[START OF Records for this exercise]
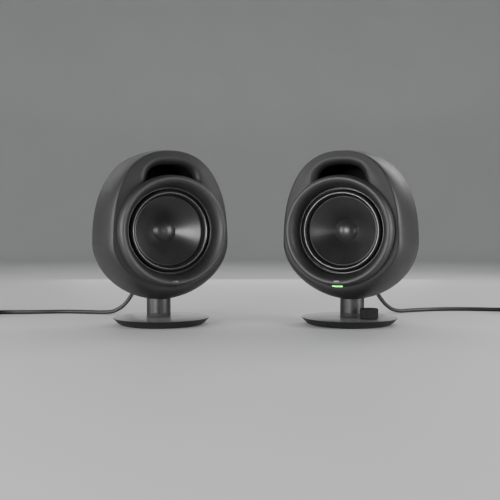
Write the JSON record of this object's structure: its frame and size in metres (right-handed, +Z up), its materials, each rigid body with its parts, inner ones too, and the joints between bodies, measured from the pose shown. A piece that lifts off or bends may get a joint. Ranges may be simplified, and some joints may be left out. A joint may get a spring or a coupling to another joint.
{
  "type": "desktop speakers",
  "caption": "Two egg-shaped desktop speakers, toed in on round feet, each tilting on its stem, with a rolled bezel round the driver, an arched port, and a volume knob on one foot.",
  "frame": {"origin": "centre of the pair's own box, without its cords, on the surface that the feet stand on", "axes": "+Z up, -Y towards the listener, +X towards the listener's right, where the speaker with the volume knob stands"},
  "size_m": [0.8771, 0.2405, 0.211],
  "materials": {
    "shell_black": "satin",
    "baffle_black": "satin",
    "bezel_black": "satin",
    "duct_black": "matte",
    "basket_black": "satin",
    "surround_rubber": "satin",
    "cone_black": "satin",
    "dust_cap_black": "gloss",
    "coil_copper": "satin",
    "spider_cloth": "matte",
    "zinc_steel": "satin",
    "ferrite": "matte",
    "screw_black": "satin",
    "badge_metal": "satin",
    "damping_felt": "matte",
    "bracket_steel": "satin",
    "light_green": "glowing",
    "panel_black": "matte",
    "socket_metal": "gloss",
    "board_green": "satin",
    "stem_metal": "satin",
    "foot_metal": "satin",
    "weight_iron": "matte",
    "pad_rubber": "matte",
    "pin_steel": "satin",
    "control_metal": "satin",
    "knob_black": "satin",
    "cord_black": "satin",
    "plug_black": "satin"
  },
  "bodies": {
    "stands": {"left_stem": "stem_metal", "right_stem": "stem_metal", "left_foot": "foot_metal", "right_foot": "foot_metal", "foot_weights": "weight_iron", "foot_pads": "pad_rubber", "foot_screws": "screw_black", "pivot_pins": "pin_steel", "volume_control": "control_metal", "link_cord": "cord_black", "link_coil": "cord_black", "link_plug": "plug_black", "power_cord": "cord_black", "power_coil": "cord_black", "power_plug": "plug_black"},
    "left_cabinet": {"left_rear_shell": "shell_black", "left_front_baffle": "baffle_black", "left_bezel_ring": "bezel_black", "left_port_duct": "duct_black", "left_driver_basket": "basket_black", "left_surround": "surround_rubber", "left_spider": "spider_cloth", "left_top_plate": "zinc_steel", "left_magnet": "ferrite", "left_yoke": "zinc_steel", "left_driver_screws": "screw_black", "left_cabinet_screws": "screw_black", "left_badge": "badge_metal", "left_damping_pad": "damping_felt", "left_tilt_bracket": "bracket_steel", "link_relief": "cord_black"},
    "right_cabinet": {"right_rear_shell": "shell_black", "right_front_baffle": "baffle_black", "right_bezel_ring": "bezel_black", "right_port_duct": "duct_black", "right_driver_basket": "basket_black", "right_surround": "surround_rubber", "right_spider": "spider_cloth", "right_top_plate": "zinc_steel", "right_magnet": "ferrite", "right_yoke": "zinc_steel", "right_driver_screws": "screw_black", "right_cabinet_screws": "screw_black", "right_badge": "badge_metal", "right_damping_pad": "damping_felt", "right_tilt_bracket": "bracket_steel", "light_bar": "light_green", "jack_panel": "panel_black", "jack_sockets": "socket_metal", "amplifier_board": "board_green", "power_relief": "cord_black"},
    "left_cone": {"left_cone": "cone_black", "left_dust_cap": "dust_cap_black", "left_voice_coil": "coil_copper"},
    "right_cone": {"right_cone": "cone_black", "right_dust_cap": "dust_cap_black", "right_voice_coil": "coil_copper"},
    "volume_knob": {"volume_knob": "knob_black", "knob_shaft": "pin_steel"}
  },
  "joints": [
    {"name": "left_tilt", "type": "hinge", "parent": "stands", "child": "left_cabinet", "pos_m": [-0.11988, 0.01451, 0.044], "axis": [-0.9205, -0.3907, 0], "range_deg": [-5, 20], "deforming": ["link_cord"]},
    {"name": "left_cone_travel", "type": "slide", "parent": "left_cabinet", "child": "left_cone", "axis": [0.3907, -0.9205, 0], "range_m": [-0.003, 0.003], "stiffness_N_per_m": 800, "deforming": ["left_surround", "left_spider"]},
    {"name": "right_tilt", "type": "hinge", "parent": "stands", "child": "right_cabinet", "pos_m": [0.11988, 0.01451, 0.044], "axis": [-0.9205, 0.3907, 0], "range_deg": [-5, 20], "deforming": ["power_cord"]},
    {"name": "right_cone_travel", "type": "slide", "parent": "right_cabinet", "child": "right_cone", "axis": [-0.3907, -0.9205, 0], "range_m": [-0.003, 0.003], "stiffness_N_per_m": 800, "deforming": ["right_surround", "right_spider"]},
    {"name": "volume_turn", "type": "hinge", "parent": "stands", "child": "volume_knob", "pos_m": [0.13543, -0.01925, 0.015], "axis": [0, 0, -1], "range_deg": [-150, 150]}
  ]
}
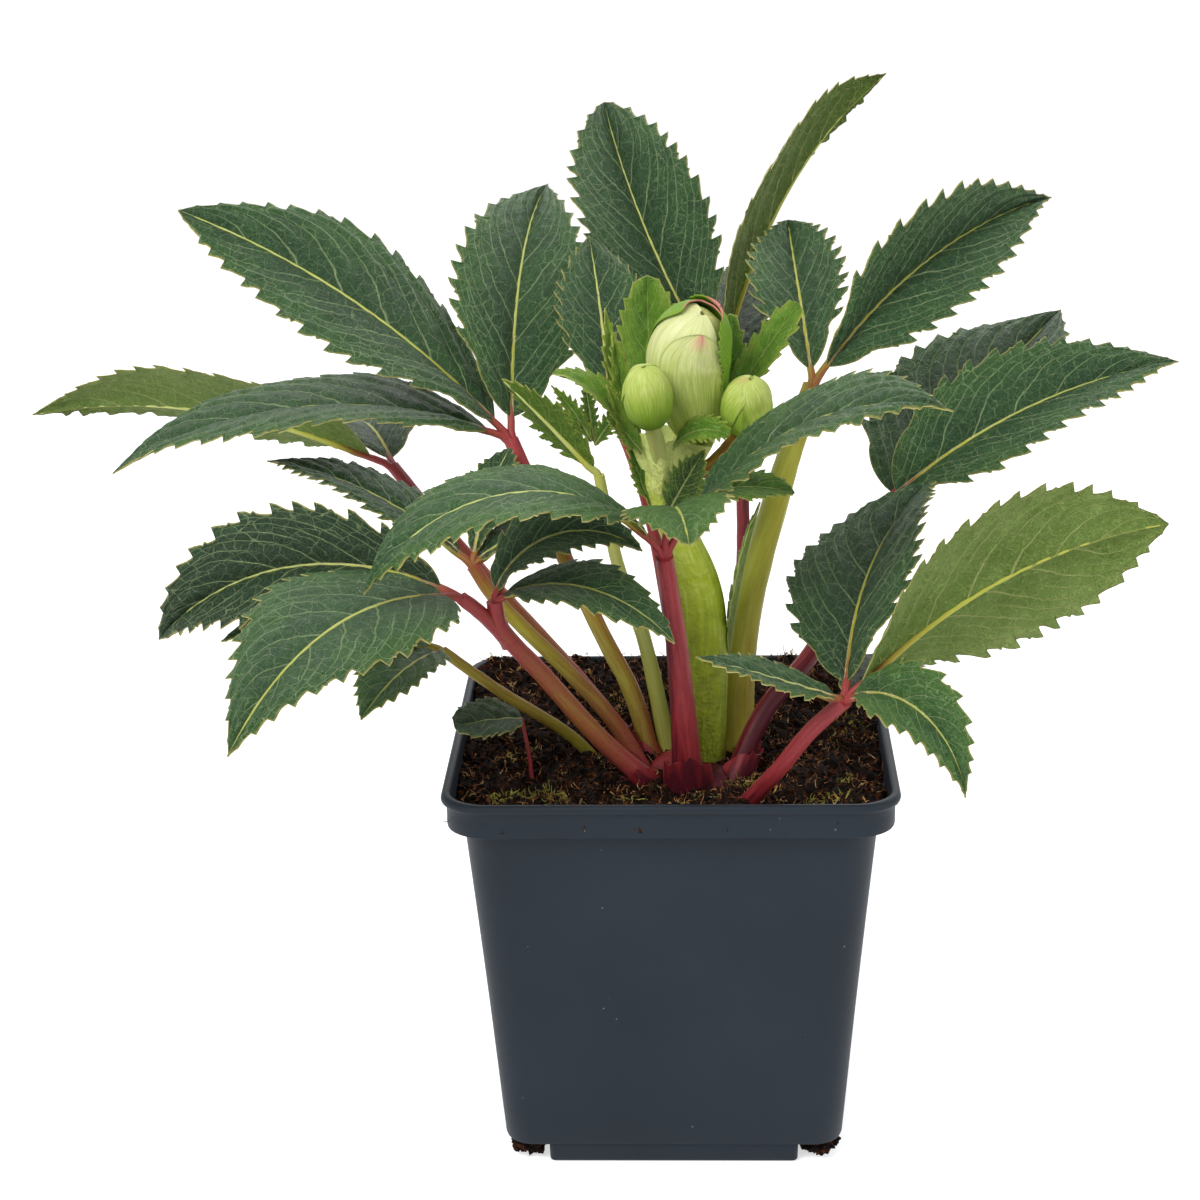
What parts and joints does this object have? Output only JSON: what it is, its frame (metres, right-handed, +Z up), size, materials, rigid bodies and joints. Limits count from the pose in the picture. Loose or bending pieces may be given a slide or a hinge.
[END OF Records for this exercise]
Set exercise » Nothing may be left out: return each entry exactly as it reads.

Exercise output »
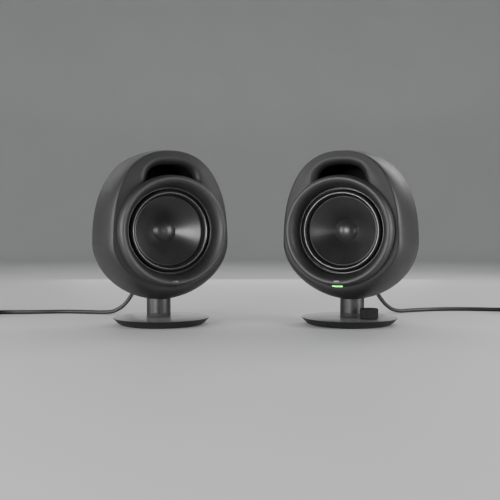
Write the JSON record of this object's structure: its frame and size in metres (right-handed, +Z up), its materials, each rigid body with its parts, inner ones too, and the joints between bodies, measured from the pose shown. A piece that lifts off or bends may get a joint. Ranges may be simplified, and some joints may be left out. A joint may get a spring or a coupling to another joint.
{
  "type": "desktop speakers",
  "caption": "Two egg-shaped desktop speakers, toed in on round feet, each tilting on its stem, with a rolled bezel round the driver, an arched port, and a volume knob on one foot.",
  "frame": {"origin": "centre of the pair's own box, without its cords, on the surface that the feet stand on", "axes": "+Z up, -Y towards the listener, +X towards the listener's right, where the speaker with the volume knob stands"},
  "size_m": [0.8771, 0.2405, 0.211],
  "materials": {
    "shell_black": "satin",
    "baffle_black": "satin",
    "bezel_black": "satin",
    "duct_black": "matte",
    "basket_black": "satin",
    "surround_rubber": "satin",
    "cone_black": "satin",
    "dust_cap_black": "gloss",
    "coil_copper": "satin",
    "spider_cloth": "matte",
    "zinc_steel": "satin",
    "ferrite": "matte",
    "screw_black": "satin",
    "badge_metal": "satin",
    "damping_felt": "matte",
    "bracket_steel": "satin",
    "light_green": "glowing",
    "panel_black": "matte",
    "socket_metal": "gloss",
    "board_green": "satin",
    "stem_metal": "satin",
    "foot_metal": "satin",
    "weight_iron": "matte",
    "pad_rubber": "matte",
    "pin_steel": "satin",
    "control_metal": "satin",
    "knob_black": "satin",
    "cord_black": "satin",
    "plug_black": "satin"
  },
  "bodies": {
    "stands": {"left_stem": "stem_metal", "right_stem": "stem_metal", "left_foot": "foot_metal", "right_foot": "foot_metal", "foot_weights": "weight_iron", "foot_pads": "pad_rubber", "foot_screws": "screw_black", "pivot_pins": "pin_steel", "volume_control": "control_metal", "link_cord": "cord_black", "link_coil": "cord_black", "link_plug": "plug_black", "power_cord": "cord_black", "power_coil": "cord_black", "power_plug": "plug_black"},
    "left_cabinet": {"left_rear_shell": "shell_black", "left_front_baffle": "baffle_black", "left_bezel_ring": "bezel_black", "left_port_duct": "duct_black", "left_driver_basket": "basket_black", "left_surround": "surround_rubber", "left_spider": "spider_cloth", "left_top_plate": "zinc_steel", "left_magnet": "ferrite", "left_yoke": "zinc_steel", "left_driver_screws": "screw_black", "left_cabinet_screws": "screw_black", "left_badge": "badge_metal", "left_damping_pad": "damping_felt", "left_tilt_bracket": "bracket_steel", "link_relief": "cord_black"},
    "right_cabinet": {"right_rear_shell": "shell_black", "right_front_baffle": "baffle_black", "right_bezel_ring": "bezel_black", "right_port_duct": "duct_black", "right_driver_basket": "basket_black", "right_surround": "surround_rubber", "right_spider": "spider_cloth", "right_top_plate": "zinc_steel", "right_magnet": "ferrite", "right_yoke": "zinc_steel", "right_driver_screws": "screw_black", "right_cabinet_screws": "screw_black", "right_badge": "badge_metal", "right_damping_pad": "damping_felt", "right_tilt_bracket": "bracket_steel", "light_bar": "light_green", "jack_panel": "panel_black", "jack_sockets": "socket_metal", "amplifier_board": "board_green", "power_relief": "cord_black"},
    "left_cone": {"left_cone": "cone_black", "left_dust_cap": "dust_cap_black", "left_voice_coil": "coil_copper"},
    "right_cone": {"right_cone": "cone_black", "right_dust_cap": "dust_cap_black", "right_voice_coil": "coil_copper"},
    "volume_knob": {"volume_knob": "knob_black", "knob_shaft": "pin_steel"}
  },
  "joints": [
    {"name": "left_tilt", "type": "hinge", "parent": "stands", "child": "left_cabinet", "pos_m": [-0.11988, 0.01451, 0.044], "axis": [-0.9205, -0.3907, 0], "range_deg": [-5, 20], "deforming": ["link_cord"]},
    {"name": "left_cone_travel", "type": "slide", "parent": "left_cabinet", "child": "left_cone", "axis": [0.3907, -0.9205, 0], "range_m": [-0.003, 0.003], "stiffness_N_per_m": 800, "deforming": ["left_surround", "left_spider"]},
    {"name": "right_tilt", "type": "hinge", "parent": "stands", "child": "right_cabinet", "pos_m": [0.11988, 0.01451, 0.044], "axis": [-0.9205, 0.3907, 0], "range_deg": [-5, 20], "deforming": ["power_cord"]},
    {"name": "right_cone_travel", "type": "slide", "parent": "right_cabinet", "child": "right_cone", "axis": [-0.3907, -0.9205, 0], "range_m": [-0.003, 0.003], "stiffness_N_per_m": 800, "deforming": ["right_surround", "right_spider"]},
    {"name": "volume_turn", "type": "hinge", "parent": "stands", "child": "volume_knob", "pos_m": [0.13543, -0.01925, 0.015], "axis": [0, 0, -1], "range_deg": [-150, 150]}
  ]
}
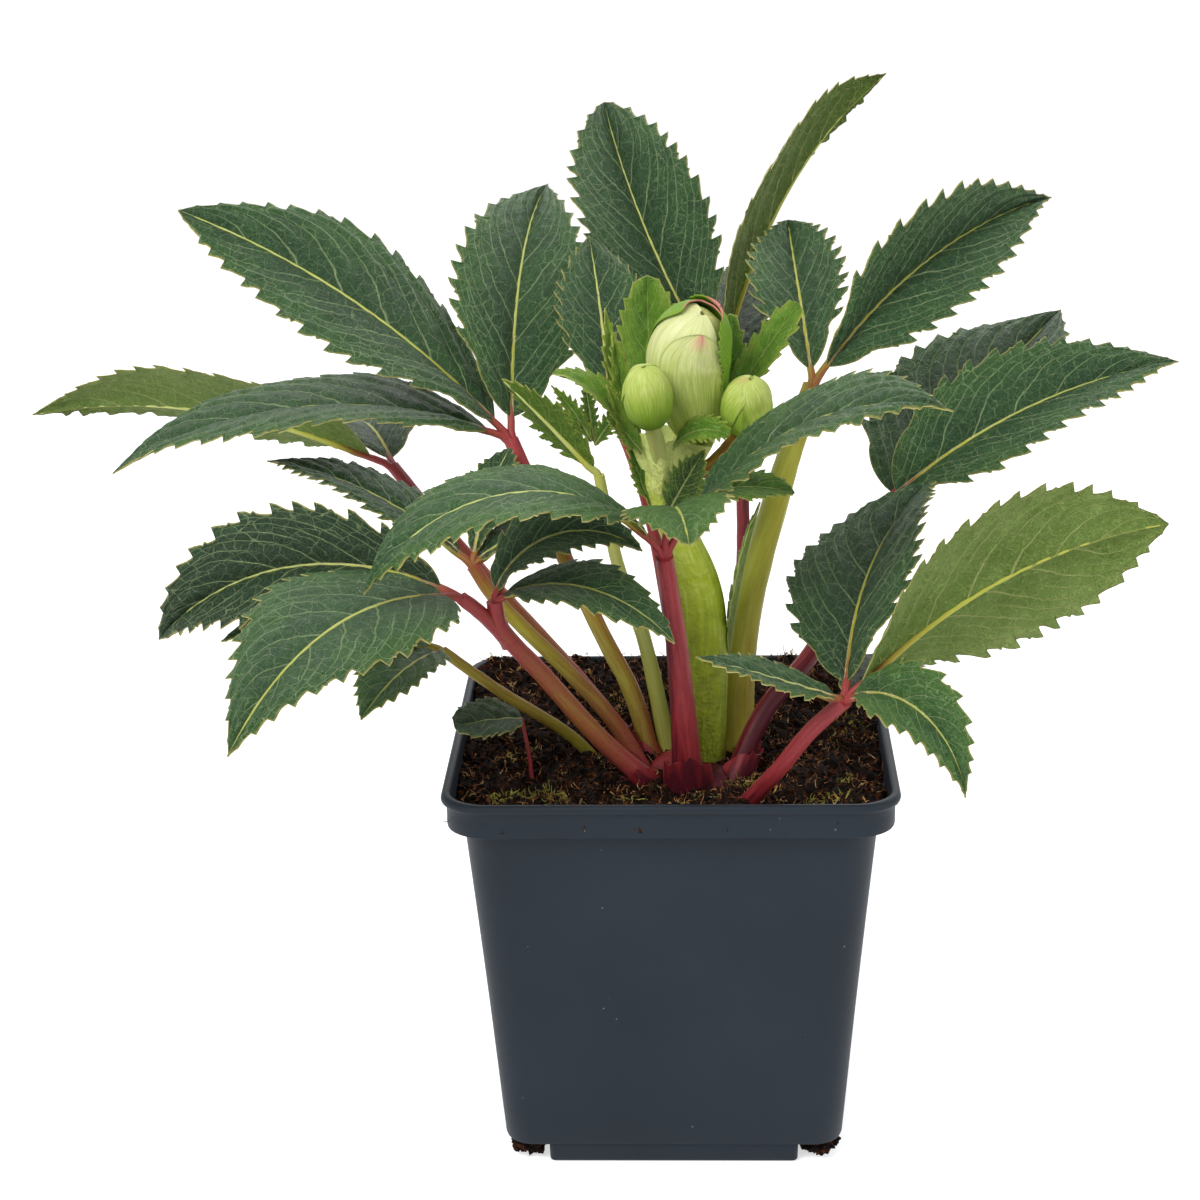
What parts and joints does this object have? Output only JSON: what it is, its frame (metres, right-handed, +Z up), size, materials, rigid bodies and joints. Limits count from the pose in the picture. Loose or bending pieces may be given a slide or a hinge.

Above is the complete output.